April 23, 2025

Calling Congress Works – And It's Time to Pick Up the Phone


You Don’t Have to be an Activist to Act
Calling Congress Works — And It's Time to Pick Up the Phone
By Malaika Kusumi DA Chapter Development Coordinator


Back in 2017, The New Yorker ran an eye-opening piece by Pulitzer Prize-winning writer Kathryn Schulz titled "What Calling Congress Achieves." It captured a moment in U.S. political history when phone lines across Capitol Hill were jammed with citizen calls. The catalyst? A wave of grassroots civic engagement following Donald Trump's election. The message was clear: people were mobilizing, and their voices were flooding the system. Fast forward to 2021, and RepresentUs echoed the same truth. In her article "Why Calling Congress Works," Katherine Hamilton broke it down simply: YES, calling your representatives makes a difference. When you pick up the phone to voice your opinion, it gets logged, tracked, and relayed to the actual lawmakers and their policy teams. Every single call adds to the pressure that tells Congress what voters care about.


Now, in 2025, we no longer have the luxury of asking if our voices matter — we know they do. The question is: what are we doing about it?


Why It Matters
Elected officials spend a significant part of their time focused on reelection. That means they're listening closely to what their constituents care about. If a hundred people call about an issue, it sends a signal. If a thousand calls, it becomes impossible to ignore. The Congressional Management Foundation found that constituent communications account for 20–30% of a Congressional office's operating budget. That's not a small change — that's structural proof that your voice is part of the system.


And despite how intimidating it might feel, the act of calling only takes two minutes. Even interns fielding those calls know that when constituents call in, they mean business. After all, sending an email is easy. But calling? That requires action, and action speaks volumes.

 

History Is on Our Side

Think phone calls haven't always mattered? Think again. In 1928, citizens were already using telephones to demand action from their senators. By the mid-20th century, Americans were calling Congress about everything from school funding to sugar beet regulation. One advocate in the 1940s even recommended "the pester technique": call early, call often, and make your opinion heard.
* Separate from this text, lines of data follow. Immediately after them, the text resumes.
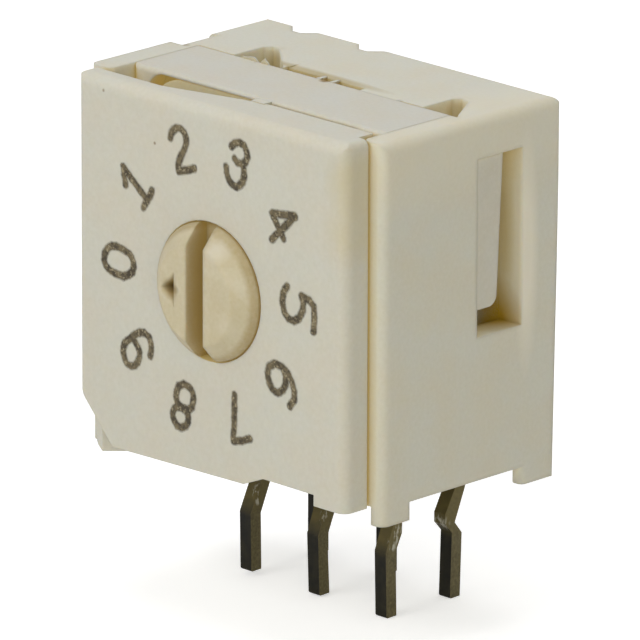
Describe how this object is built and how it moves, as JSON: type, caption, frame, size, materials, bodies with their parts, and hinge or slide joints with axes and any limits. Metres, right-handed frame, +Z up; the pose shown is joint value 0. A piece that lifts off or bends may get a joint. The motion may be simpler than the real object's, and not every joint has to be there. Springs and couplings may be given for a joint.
{
  "type": "rotary dip switch",
  "caption": "Right-angle rotary DIP switch with a screwdriver-slot rotor, numbered square dial and through-hole terminals",
  "frame": {"origin": "centre of the terminal pattern on the circuit board's surface", "axes": "X across the dial to the viewer's right, Y from the dial to the rear wall, Z up from the board"},
  "size_m": [0.011, 0.0082, 0.0144],
  "materials": {
    "cover_plastic": "cream moulded thermoplastic, matt with a faint sheen",
    "housing_plastic": "cream moulded thermoplastic, slightly translucent at thin edges",
    "block_plastic": "greyish cream moulded thermoplastic, matt",
    "rotor_plastic": "beige moulded plastic with a soft gloss",
    "frame_plastic": "beige moulded plastic, matt",
    "seal_rubber": "black sealing rubber",
    "code_metal": "gold-plated contact sheet",
    "spring_metal": "phosphor bronze strip",
    "terminal_metal": "dull tin plating, darkened",
    "digit_ink": "dark brown printing ink, matt"
  },
  "bodies": {
    "switch": {"front_cover": "cover_plastic", "outer_housing": "housing_plastic", "contact_block": "block_plastic", "detent_frame": "frame_plastic", "shaft_seal": "seal_rubber", "detent_spring_top": "spring_metal", "detent_spring_bottom": "spring_metal", "contact_spring_common": "spring_metal", "contact_spring_1": "spring_metal", "contact_spring_2": "spring_metal", "contact_spring_4": "spring_metal", "contact_spring_8": "spring_metal", "terminal_common_front": "terminal_metal", "terminal_1": "terminal_metal", "terminal_2": "terminal_metal", "terminal_4": "terminal_metal", "terminal_8": "terminal_metal", "terminal_common_rear": "terminal_metal"},
    "dial": {"rotor": "rotor_plastic", "code_plate": "code_metal"}
  },
  "joints": [
    {"name": "dial_turn", "type": "hinge", "parent": "switch", "child": "dial", "pos_m": [0, -0.00439, 0.00555], "axis": [0, 1, 0], "continuous": true}
  ]
}
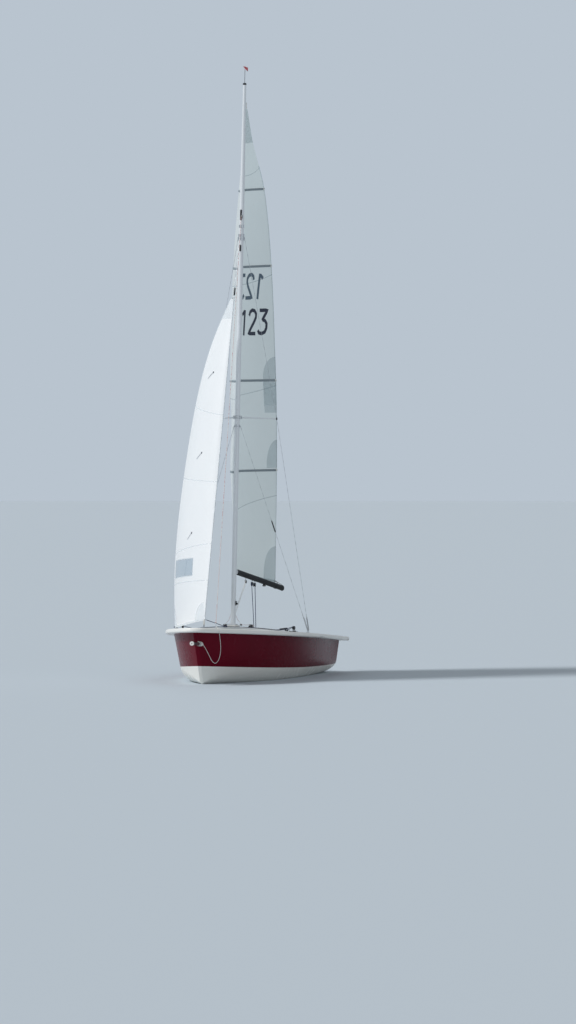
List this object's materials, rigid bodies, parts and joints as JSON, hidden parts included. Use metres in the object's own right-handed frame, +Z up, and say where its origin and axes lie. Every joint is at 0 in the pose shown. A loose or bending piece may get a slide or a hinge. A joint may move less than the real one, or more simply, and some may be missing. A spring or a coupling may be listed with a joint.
{
  "type": "sailing dinghy",
  "caption": "Round-bilge sailing dinghy afloat with mast, boom, mainsail, jib, bowsprit, centreboard, lifting rudder and a self-draining cockpit open at the stern.",
  "frame": {"origin": "on the hull's centreline at the waterline, midway between bow and stern of the deck", "axes": "+X forward to the bow, +Y to port, +Z up along the waterline's normal"},
  "size_m": [5.3679, 2, 9.5799],
  "materials": {
    "hull_gelcoat": "glossy gelcoat",
    "white_gelcoat": "glossy gelcoat",
    "mainsail_cloth": "crisp woven polyester",
    "jib_cloth": "crisp woven polyester",
    "boom_anodised": "black anodised",
    "spar_alloy": "clear anodised",
    "steel": "polished",
    "black_plastic": "moulded",
    "white_plastic": "moulded",
    "carbon": "clear coated",
    "rope": "braided"
  },
  "bodies": {
    "root": {"bowsprit_bush": "white_plastic", "cap_shroud_port": "steel", "cap_shroud_starboard": "steel", "centreboard_case": "white_gelcoat", "chainplates_port": "steel", "chainplates_starboard": "steel", "deck_eye": "steel", "deck_moulding": "white_gelcoat", "forestay": "steel", "forestay_band": "steel", "gooseneck": "steel", "gudgeon_lower": "steel", "gudgeon_upper": "steel", "hounds_band": "steel", "hull_moulding": "hull_gelcoat", "jib_sail": "jib_cloth", "lower_shroud_band": "steel", "lower_shroud_port": "steel", "lower_shroud_starboard": "steel", "mainsheet_block": "black_plastic", "mast": "spar_alloy", "mast_step": "spar_alloy", "masthead_cap": "black_plastic", "pivot_bolt": "steel", "spreader_bracket": "steel", "spreader_port": "spar_alloy", "spreader_starboard": "spar_alloy", "stem_fitting": "steel", "tack_line": "rope"},
    "boom": {"boom": "boom_anodised", "boom_end": "black_plastic", "boom_toggle": "spar_alloy", "mainsail": "mainsail_cloth", "headboard": "white_plastic"},
    "rudder": {"rudder_stock": "spar_alloy", "rudder_blade_bolt": "steel", "tiller": "spar_alloy", "tiller_extension": "carbon"},
    "rudder_blade": {"rudder_blade": "white_gelcoat"},
    "centreboard": {"centreboard": "white_gelcoat"},
    "bowsprit": {"bowsprit": "carbon", "bowsprit_ring": "white_plastic"}
  },
  "joints": [
    {"name": "boom_swing", "type": "hinge", "parent": "root", "child": "boom", "pos_m": [0.37074, 0, 1.48184], "axis": [-0.0802, 0, 0.9968], "range_deg": [-60, 38]},
    {"name": "rudder_steer", "type": "hinge", "parent": "root", "child": "rudder", "pos_m": [-2.44, 0, 0.2], "axis": [0, 0, 1], "range_deg": [-42, 42]},
    {"name": "rudder_blade_lift", "type": "hinge", "parent": "rudder", "child": "rudder_blade", "pos_m": [-2.54, 0, 0.07], "axis": [0, 1, 0], "range_deg": [0, 80]},
    {"name": "centreboard_lift", "type": "hinge", "parent": "root", "child": "centreboard", "pos_m": [0.33, 0, -0.03], "axis": [0, 1, 0], "range_deg": [0, 88]},
    {"name": "bowsprit_slide", "type": "slide", "parent": "root", "child": "bowsprit", "axis": [0.9988, 0, 0.0489], "range_m": [0, 1.1]}
  ]
}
And yet, here we are in 2025, still needing to remind each other that it's not enough to be informed — we have to be involved. Because if we're not holding our elected officials accountable between elections, then who is?

 

A Chapter Activity Worth Exploring

Making these calls together as a chapter activity is not just effective — it's empowering.
Whether after a meeting, during a Zoom call, or at a local pub gathering, we've turned calling our representatives into a social, energizing act of civic courage. We share scripts, swap tips, and encourage each other to take that simple but powerful step.

You don't have to be a political junkie. You just need to stop worrying and talking about how bad things are!


And remember — you don't have to be an activist to act.


So stop worrying about saying the perfect thing. You don't need to be an expert or have all the facts. Just pick up the phone and speak from the heart. You'll be surprised how good it feels.
Because when you act, you step into your power — and that action is louder than any post, tweet, or complaint.


So go ahead. Make the call.
Your democracy is listening.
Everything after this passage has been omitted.